According to the University of Helsinki Almanac Office, residents of the village of Nuorgam -- located close to the northernmost point of Finland -- were treated to sunrise on Monday at 11:42am, and enjoyed just minutes of daylight before the sun dropped below the horizon at 12:07pm.
Darkness will now reign there for the next 52 days, with the next sunrise not until January 18, 2020.
Forty kilometres south, in the centre of Finland's northernmost municipality Utsjoki, the period of unbroken winter night, known as "kaamos" in Finnish, will start on Wednesday.
For Ellinor Guttorm Utsi, who lives just across the border in Nuorgam's neighbouring village of Hillagurrá, Norway, the start of the long polar night is a time for Christmas preparations and work with her family's reindeer.

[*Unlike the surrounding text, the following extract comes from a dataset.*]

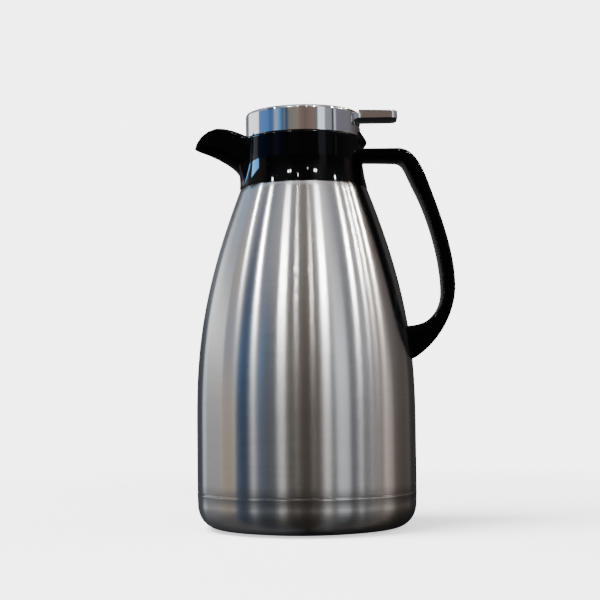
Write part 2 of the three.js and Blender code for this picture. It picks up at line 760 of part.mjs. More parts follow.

Aside from her reindeer-herding duties, Guttorm Utsi tries to fill the dark winter days and nights with chores, such as working on traditional Sámi handicrafts.
"I get some of my livelihood from Sámi handicrafts. That's how I get ready for the Christmas season."
Guttorm Utsi told Yle that she is not bothered by the almost two months of darkness, and sees beauty in the many different and changing colours of light each dawn.
"The sky will one day be bright blue and the other day a completely different colour. The colours change daily. Those who say it's dark here don't look around," Guttorm Utsi said, before explaining that many Sámi people closely follow the signs of nature in order to predict the weather of the coming days and weeks.
Sverre Porsanger, a cultural worker from Utsjoki, agrees with this explanation, and added that he believes the weather over the "kaamos" period can be predicted from the weather on the morning it begins.
On Monday, snow was falling as the sun set for the last time in weeks, which leads Porsanger to predict a mild yet overcast period ahead.